In understanding the act of looking in games, then, we might turn to a game where looking is itself a gameplay matter. 2012’s The Unfinished Swan was a PS3 game from Giant Sparrow, who also made What Remains of Edith Finch. It had you throw balls of paint or water to impact the environment; for example, in one section of the game, you throw water balloons to grow vines, which you use to climb up walls. I want to focus today on the game’s first couple levels, which for my money are some of the most startling visual experiences out there. You start in an entirely white space, and throw black paintballs to navigate through the environment. That’s the first screen above – I’ve just thrown my first glob of paint, and we can see that there’s a wall in front of us. The glob moves us from a plain white screen to having a sense of depth, something to orient ourselves. We can get closer to that splotch, or further away. We can turn to the left of it or the right. There’s almost a sonar-like quality to moving around the space – you fire out a paintball, and see where you find yourself. And it’s revelatory.

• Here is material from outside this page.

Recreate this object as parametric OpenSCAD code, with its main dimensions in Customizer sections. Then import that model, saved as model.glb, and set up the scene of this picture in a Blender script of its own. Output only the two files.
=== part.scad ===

In the image below, in the game’s first room, I’m chucking paintballs at the wall to try and figure out the boundaries of the room. You can see the two initial splotches on the left. But then, when the third ball flies, it doesn’t hit the wall. It flies further than you expect, and splashes on the floor beyond. Aha! There’s a passageway. There’s something really shocking about that shift. It’s not the given-space of Call of Duty, where your eyes slide off this incredibly detailed (but also somehow quite boring?) environment. Space in these levels is revealed incrementally, in response to your actions. It’s something you discover rather than something you’re given as an already-there. There’s something dramatic about having these paintballs defy your expectations – having to reconfigure your mental map of the environment as these balls whizz around behaving in unexpected ways.

Examples can be multiplied as the game progresses, with increasingly complex pathfinding and objects strewn around the environment. Objects that in themselves are quite mundane – barrels, benches, fenceposts – become these slightly shocking discoveries. You’re constantly surprised by the fact of where you are and what you’re close to. Sometimes the surprise comes from the gaps and shapes of objects. The fence on the left, below, for example – if you throw a paintball, it might sail between or over the fence’s slats, and you might believe that nothing’s there. That’s obviously quite confusing if you then walk into it and discover you can’t move any further forward. Once you figure it out, it does make sense – all the data lines up, and you see why you initially misunderstood – but the process of getting there involves this really intricate relationship between the arc of the paintball and the material shape and structure of the fence. It’s a constant process of reconfiguring your understanding of the space and how you relate to it.

After a couple of levels, the game largely abandons this paintball-vision mode, moving on to more traditional types of gameplay. But the first levels offer a real acute interest in the act of looking. Depth and shape are transformed into puzzles, into discoveries. Space is raised as a question rather than given as something assumed. Maybe that’s the reason for the lack of affect in the Call of Duty example. Maybe we don’t care about that space because it’s not attached to any questions. It’s just the ground for reactive, obedient instincts – shoot them, go there. Military directions rather than creative exploration. I dunno. We’re still just probing at this instinct, at this stage, looking for ways to understand what might be going on. A mission started, but not quite finished.
Great article, I really want to play the unfinished Swan after reading this!
I think there’s a lot we can say about vision in video games. The sense of embodying a character and taking on their perspective, yet remaining detached and objective, even mindful of how you can break conventions of realism, that’s what makes this subject so complex and rewarding to discuss. Is it how video games draw us in? Or how they maintain our interest?
Escapsim is an obvious link here with Edith finch and video game vision. We embody a new character (often) without consequences. For most of us that escape is relieving. We receive little dopamine rewards for conducting feats of skill and cunning. Or we fall deep into a world unlike our own, maybe unaware our anxieties have melted away in the process.
I think it’s funny when a game points the finger and seems to suggest you should choose to escape reality by performing mundane tasks. Like that game where you literally drive a truck from state to state, driving the speed limit, obeying the road rules, etc. Those simulator style games.